The Christian and the Sword


Book Description

Part of a major doctrinal tract of the Hutterites of the sixteenth century, this early Anabaptist document gives Biblical references for Christian nonviolence. Concerning the Sword is the fourth article of the Article Book, a major doctrinal document of the Hutterites of the sixteenth century. Its author is not named but was probably the Hutterian bishop Peter Walpot (1521-1578). The book deals with the following five articles: (1) Concerning true baptism (and how infant baptism contradicts it); (2) Concerning the Lord's Supper (and how the sacrament of the priests is against it); (3) Concerning the true surrender (Gelassenheit) and Christian community of goods; (4) That Christians should not go to war nor should they use sword or violence nor secular litigation; (5) Concerning divorce between believers and unbelievers.
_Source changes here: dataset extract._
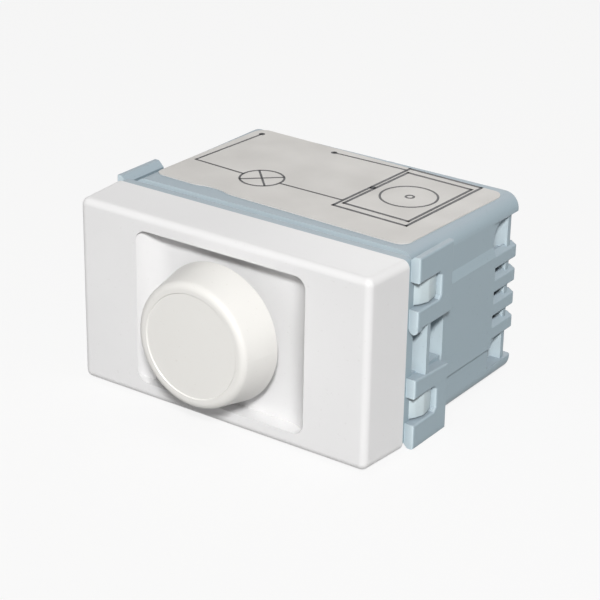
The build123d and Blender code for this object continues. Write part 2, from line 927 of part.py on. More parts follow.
def pot_track():
    # Wafer with a foot for its lugs, and the horseshoe track on its rear face.
    foot = Pos(0, pot_foot / 2) * Rectangle(wafer_foot_width, -pot_foot)
    hole = Circle(shaft_radius + wafer_hole_clearance)
    wafer = inward(Circle(pot_radius) + foot - hole, wafer_front, can_front)
    gap = Pos(0, -track_outer) * Rectangle(track_gap, 2 * track_outer)
    horseshoe = Circle(track_outer) - Circle(track_inner) - gap
    return wafer + inward(horseshoe, can_front - track_thickness, can_front + track_thickness)


def pot_terminals():
    lugs = Part()
    for lug in pot_lugs():
        lugs += flat_lug(lug, wafer_front + sunk, board_rear + lead_stub)
    return lugs


def sector(inner, outer, half_angle, middle):
    reach = outer * 2
    spread = reach * math.tan(math.radians(half_angle))
    wedge = Rot(0, 0, middle) * polygon((0, 0), (reach, -spread), (reach, spread))
    return (Circle(outer) - Circle(inner)) & wedge


def pot_can():
    can = inward(Circle(pot_radius) - Circle(pot_radius - can_wall), can_front, can_rear)
    can += rod(0, 0, pot_radius, can_rear - can_wall, can_rear)
    stop = sector(rotor_radius + stop_clearance, pot_radius - can_wall + sunk, stop_half_angle, stop_angle)
    return can + inward(stop, rotor_front, can_rear - can_wall / 2)


def pot_rotor():
    # The lug stands at one end of its travel, clear of the stop.
    free = (full_turn - knob_turn) / 2
    disc = Circle(rotor_radius) - Circle(shaft_radius + rotor_grip)
    lug = sector(rotor_radius - sunk, rotor_radius + lug_reach, lug_half_angle, stop_angle - free)
    return inward(disc + lug, rotor_front, rotor_front + rotor_thickness)


def wiper_contact():
    front = can_front + track_thickness + wiper_clearance
    middle = (track_inner + track_outer) / 2
    finger = Pos(middle, 0) * RectangleRounded(wiper_width, wiper_length, wiper_width / 3)
    return inward(Rot(0, 0, wiper_angle) * finger, front, rotor_front)


def switch_case():
    case = rod(0, 0, pot_radius - switch_set_in, can_rear, switch_rear)
    return chamfer(case.faces().sort_by(Axis.Y)[-1].edges(), switch_edge)


def switch_pins():
    pins = Part()
    for lug in switch_lugs():
        pins += flat_lug(lug, switch_rear, board_rear + lead_stub)
    return pins


def triac():
    body = block(triac_left, triac_right, triac_front, heat_sink_front, heat_sink_low, heat_sink_high)
    body = chamfer(body.faces().sort_by(Axis.Y)[0].edges(), triac_edge)
    hole_radius = sink_screw_radius + sink_screw_clearance
    rear = heat_sink_front + through
    return body - rod(sink_screw_x, triac_centre, hole_radius, triac_front - through, rear)


def triac_leads():
    leads = Part()
    depth = (triac_front + heat_sink_front) / 2
    for x, z in triac_pins():
        leads += bent_lead((triac_left, depth, z), (x, depth, z), (x, board_front - lead_stub, z))
    return leads


def heat_sink():
    # Flat bar behind the triac, folded forward along the right wall in front of the vents.
    fold = heat_sink_right - heat_sink_thickness
    fold_front = seat_rear + sink_fold_gap
    plan = polygon(
        (heat_sink_left, heat_sink_front),
        (fold, heat_sink_front),
        (fold, fold_front),
        (heat_sink_right, fold_front),
        (heat_sink_right, heat_sink_rear),
        (heat_sink_left, heat_sink_rear),
    )
    bar = upwards(plan, heat_sink_low, heat_sink_high)
    rear = heat_sink_rear + through
    return bar - rod(sink_screw_x, triac_centre, sink_screw_radius, heat_sink_front - through, rear)


def heat_sink_screw():
    screw = rod(sink_screw_x, triac_centre, sink_screw_radius, triac_front, heat_sink_rear)
    head_front = triac_front - sink_screw_head_height
    head = rod(sink_screw_x, triac_centre, sink_screw_head, head_front, triac_front)
    half = sink_slot_width / 2
    slot = block(
        sink_screw_x - sink_screw_head - through,
        sink_screw_x + sink_screw_head + through,
        head_front - through,
        head_front + sink_slot_width,
        triac_centre - half,
        triac_centre + half,
    )
    return screw + (head - slot)


def film_capacitor(x, width, rear, low, high):
    case = block(x - width / 2, x + width / 2, seat_rear, rear, low, high)
    return fillet(case.faces().sort_by(Axis.Y)[-1].edges(), capacitor_edge)


def straight_leads(pins):
    leads = Part()
    for x, z in pins:
        leads += rod(x, z, lead_radius, board_front - lead_stub, seat_rear)
    return leads


def choke_core():
    waist = choke_radius - choke_groove
    drum = turned(
        [
            (0, seat_rear),
            (choke_radius, seat_rear),
            (choke_radius, seat_rear + choke_flange),
            (waist, seat_rear + choke_flange),
            (waist, choke_rear - choke_flange),
            (choke_radius, choke_rear - choke_flange),
            (choke_radius, choke_rear),
            (0, choke_rear),
        ]
    )
    return Pos(choke_x, 0, choke_level) * drum


def choke_winding():
    # Turns of wire on the waist of the drum, and its two ends through the board.
    start = seat_rear + choke_flange + winding_clearance
    end = choke_rear - choke_flange - winding_clearance
    waist = choke_radius - choke_groove + winding_clearance
    crown = choke_radius - winding_set_in
    valley = crown - winding_relief
    step = (end - start) / winding_turns
    points = [(waist, start)]
    for n in range(winding_turns):
        points.append((valley, start + n * step))
        points.append((crown, start + (n + 0.5) * step))
    points.append((valley, end))
    points.append((waist, end))
    coil = Pos(choke_x, 0, choke_level) * turned(points)
    return coil + straight_leads(choke_pins())


def fuse_tube():
    length = fuse_length - 2 * (fuse_cap_length - fuse_tube_grip)
    return Pos(fuse_x, fuse_depth, fuse_level) * Cylinder(fuse_radius, length)


def fuse_caps():
    caps = Part()
    for level in fuse_levels():
        caps += Pos(fuse_x, fuse_depth, level) * Cylinder(fuse_cap_radius, fuse_cap_length)
    return caps - fuse_tube()


def fuse_clips():
    clips = Part()
    ring = Circle(fuse_outer) - Circle(fuse_cap_radius)
    mouth = Pos(0, -fuse_outer) * Rectangle(fuse_clip_mouth, 2 * fuse_outer)
    band = Pos(fuse_x, fuse_depth) * (ring - mouth)
    root = fuse_depth + fuse_cap_radius + fuse_clip_thickness / 2
    for lug in fuse_lugs():
        level = lug[1]
        clips += upwards(band, level - fuse_clip_width / 2, level + fuse_clip_width / 2)
        clips += flat_lug(lug, root, board_rear + lead_stub)
    return clips


def axial_body(x, depth, level, radius, length):
    body = Pos(x, depth, level) * Cylinder(radius, length)
    return chamfer(body.edges().filter_by(GeomType.CIRCLE), axial_edge)


def resistors():
    bodies = Part()
    for x in resistor_places:
        bodies += axial_body(x, resistor_depth, resistor_level, resistor_radius, resistor_length)
    return bodies


def axial_leads():
    leads = Part()
    for x, depth, level, length in axial_parts():
        for way in (-1, 1):
            end = level + way * length / 2
            bend = end + way * axial_overhang
            leads += bent_lead((x, depth, end), (x, depth, bend), (x, board_rear + lead_stub, bend))
    return leads


def terminal_block():
    half = terminal_block_width / 2
    body = block(-half, half, seat_rear, block_back, terminal_block_bottom, terminal_block_top)
    body = chamfer(body.edges().filter_by(Axis.Y), terminal_block_edge)
    wide = cage_width / 2 + terminal_room
    low = cage_bottom - terminal_room
    high = cage_top + terminal_room
    rear = cage_rear + terminal_room
    for place, lug in zip(terminal_places, cage_lugs()):
        body -= block(place - wide, place + wide, cage_front - terminal_room, rear, low, high)
        body -= rod(place, wire_level, wire_hole_radius + wire_way_clearance, cage_rear, block_back + through)
        channel = Pos(place, terminal_middle) * Circle(terminal_head_radius + head_clearance)
        body -= upwards(channel, terminal_block_bottom - through, cage_bottom)
        x, z, lug_wide, lug_high = lug
        slot = (x, z, lug_wide + terminal_room, lug_high + terminal_room)
        body -= flat_lug(slot, seat_rear - through, cage_front)
    return body


def terminal_cages():
    cages = Part()
    middle = (cage_inner_bottom + cage_inner_top) / 2
    bay = Rectangle(cage_width - 2 * cage_wall, cage_inner_top - cage_inner_bottom)
    for place, lug in zip(terminal_places, cage_lugs()):
        ring = Pos(place, (cage_bottom + cage_top) / 2) * Rectangle(cage_width, cage_height)
        cage = inward(ring - Pos(place, middle) * bay, cage_front, cage_rear)
        hole = Pos(place, terminal_middle) * Circle(terminal_screw_radius + terminal_screw_clearance)
        cage -= upwards(hole, cage_bottom - through, cage_inner_bottom + sunk)
        cages += cage + flat_lug(lug, board_front - lead_stub, cage_front + sunk)
    return cages


def terminal_plate(place):
    half = cage_width / 2 - cage_wall - plate_clearance
    front = cage_front + plate_end_gap
    rear = cage_rear - plate_end_gap
    plate = block(place - half, place + half, front, rear, plate_bottom, plate_bottom + plate_thick)
    ends = plate.faces().sort_by(Axis.Z)[-1].edges().filter_by(Axis.X)
    return chamfer(ends, plate_edge)


def terminal_screw(place):
    top = cage_inner_bottom
    neck = top - terminal_shank
    base = neck - terminal_head_height
    profile = polygon(
        (0, base),
        (terminal_head_radius, base),
        (terminal_head_radius, neck),
        (terminal_screw_radius, neck),
        (terminal_screw_radius, top - plate_edge),
        (terminal_screw_radius - plate_edge, top),
        (0, top),
    )
    screw = revolve(Plane.XZ * profile, Axis.Z)
    wide = terminal_head_radius + through
    half = terminal_slot_width / 2
    slot = block(-wide, wide, -half, half, base - through, base + terminal_slot_depth)
    return Pos(place, terminal_middle, 0) * (screw - slot)


def case_screws():
    screws = Part()
    head_rear = screw_seat + case_screw_head_height
    cross = Rectangle(cross_length, cross_width) + Rectangle(cross_width, cross_length)
    for x, z in case_screw_places:
        head = rod(x, z, case_screw_head, screw_seat, head_rear)
        head -= inward(Pos(x, z) * cross, head_rear - cross_depth, head_rear + through)
        screws += rod(x, z, case_screw_radius, case_screw_tip, screw_seat) + head
    return screws


def all_parts():
    left, right = terminal_places
    return {
        "front_cover": front_cover(),
        "knob": knob(),
        "clip_frame": clip_frame(),
        "rear_housing": rear_housing(),
        "wiring_label": wiring_label(),
        "circuit_board": circuit_board(),
        "pot_base": pot_base(),
        "pot_bushing": pot_bushing(),
        "pot_nut": pot_nut(),
        "lock_washer": lock_washer(),
        "pot_shaft": pot_shaft(),
        "shaft_clip": shaft_clip(),
        "pot_track": pot_track(),
        "pot_terminals": pot_terminals(),
        "pot_can": pot_can(),
        "pot_rotor": pot_rotor(),
        "wiper_contact": wiper_contact(),
        "switch_case": switch_case(),
        "switch_pins": switch_pins(),
        "triac": triac(),
        "triac_leads": triac_leads(),
        "heat_sink": heat_sink(),
        "heat_sink_screw": heat_sink_screw(),
        "suppression_capacitor": film_capacitor(
            capacitor_x, capacitor_width, capacitor_rear, capacitor_low, capacitor_high
        ),
        "timing_capacitor": film_capacitor(
            timing_x, timing_width, seat_rear + timing_depth, timing_low, timing_low + timing_height
        ),
        "capacitor_leads": straight_leads(capacitor_pins()),
        "choke_core": choke_core(),
        "choke_winding": choke_winding(),
        "fuse_tube": fuse_tube(),
        "fuse_caps": fuse_caps(),
        "fuse_clips": fuse_clips(),
        "resistors": resistors(),
        "diac": axial_body(resistor_first, diac_depth, diac_level, diac_radius, diac_length),
        "axial_leads": axial_leads(),
        "terminal_block": terminal_block(),
        "terminal_cages": terminal_cages(),
        "terminal_plate_left": terminal_plate(left),
        "terminal_plate_right": terminal_plate(right),
        "terminal_screw_left": terminal_screw(left),
        "terminal_screw_right": terminal_screw(right),
        "case_screws": case_screws(),
    }


# The row's origin is the middle of the base that the module stands on.
to_base = Pos(0, (knob_height - module_depth) / 2, block_height)

os.makedirs("parts", exist_ok=True)
for name, shape in all_parts().items():
    export_step(to_base * shape, f"parts/{name}.step")
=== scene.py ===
import bmesh
import bpy
import math
from mathutils import Matrix, Quaternion, Vector


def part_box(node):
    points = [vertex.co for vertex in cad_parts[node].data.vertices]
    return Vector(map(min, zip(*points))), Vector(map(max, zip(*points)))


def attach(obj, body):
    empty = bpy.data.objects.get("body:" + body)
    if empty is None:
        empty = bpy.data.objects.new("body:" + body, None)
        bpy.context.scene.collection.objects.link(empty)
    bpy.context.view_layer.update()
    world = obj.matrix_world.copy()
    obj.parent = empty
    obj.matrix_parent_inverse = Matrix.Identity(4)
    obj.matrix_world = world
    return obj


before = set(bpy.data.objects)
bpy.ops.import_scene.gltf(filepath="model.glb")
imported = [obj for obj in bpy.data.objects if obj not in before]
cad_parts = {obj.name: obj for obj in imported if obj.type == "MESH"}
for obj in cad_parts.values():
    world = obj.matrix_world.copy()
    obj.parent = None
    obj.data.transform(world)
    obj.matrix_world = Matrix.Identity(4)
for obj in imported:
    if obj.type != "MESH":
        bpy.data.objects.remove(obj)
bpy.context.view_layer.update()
mm = 0.001
print("frame loaded:", len(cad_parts), "nodes")

# camera: the photograph's place, aim and slight roll
view = {"place": (0.12718, -0.1802, 0.10895), "aim": (0.00680, -0.00745, 0.01563),
        "roll": 1.03, "lens": 117.5, "sensor": 36.0, "clipStart": 0.01}
# lamps: place, size, watts and tint of each soft box, all aimed at the module's middle
lampAim = (0, 0, 0.012)
lamps = {
    "key": {"place": (0.47, -0.66, 0.60), "size": 0.13, "watts": 10.3, "tint": (1.0, 0.995, 0.985)},
    "front": {"place": (-0.45, -0.75, 0.20), "size": 0.60, "watts": 0.2, "tint": (0.97, 0.985, 1.0)},
    "back": {"place": (-0.25, 0.87, 0.13), "size": 0.60, "watts": 2.6, "tint": (1.0, 1.0, 1.0)},
    "top": {"place": (-0.05, 0.10, 0.85), "size": 0.70, "watts": 0.2, "tint": (1.0, 1.0, 1.0)},
}
# room: the world's fill, the floor's grey, and how much of the floor shows as plain white
room = {"fill": 0.155, "tint": (1.0, 0.965, 0.93), "floorSide": 3.0, "floor": 0.35,
        "whiteShare": 0.62, "whiteStrength": 1.34}
white = (1, 1, 1, 1)


def newMaterial(name):
    mat = bpy.data.materials.new(name)
    mat.use_nodes = True
    mat.node_tree.nodes.clear()
    out = mat.node_tree.nodes.new("ShaderNodeOutputMaterial")
    return mat, mat.node_tree.nodes, mat.node_tree.links, out


def addNode(nodes, kind, **settings):
    node = nodes.new(kind)
    for key, value in settings.items():
        setattr(node, key, value)
    return node


def feed(links, source, socket):
    # a socket is linked, and a plain value is set
    if isinstance(source, bpy.types.NodeSocket):
        links.new(source, socket)
    else:
        socket.default_value = source


def sRgb(red, green, blue):
    # colours are written as they read in a picture, 0 to 255
    return tuple(pow((c / 255 + 0.055) / 1.055, 2.4) for c in (red, green, blue)) + (1.0,)


def objectPlace(nodes):
    return addNode(nodes, "ShaderNodeTexCoord").outputs["Object"]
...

The book is not a theological treatise, but rather, like all Anabaptist doctrinal writings, a collection of biblical texts topically arranged to prove the position of the church with regard to the question at issue. The title of the larger edition, A Beautiful and Pleasant Little Book Concerning the Main Articles of our Faith, is quite colorless; more to the point is the title used in the Chronicle of the Hutterian Brethren: The Five Articles of the Greatest Conflict Between Us and the World. It does not pretend to contain a complete system of Anabaptist thought but only a collection of those points and their arguments that distinguish the Brethren from the "world" and justify their particular stand. The Article Book must have been widely known in its time. Catholics as well as Lutheran polemics against it are known.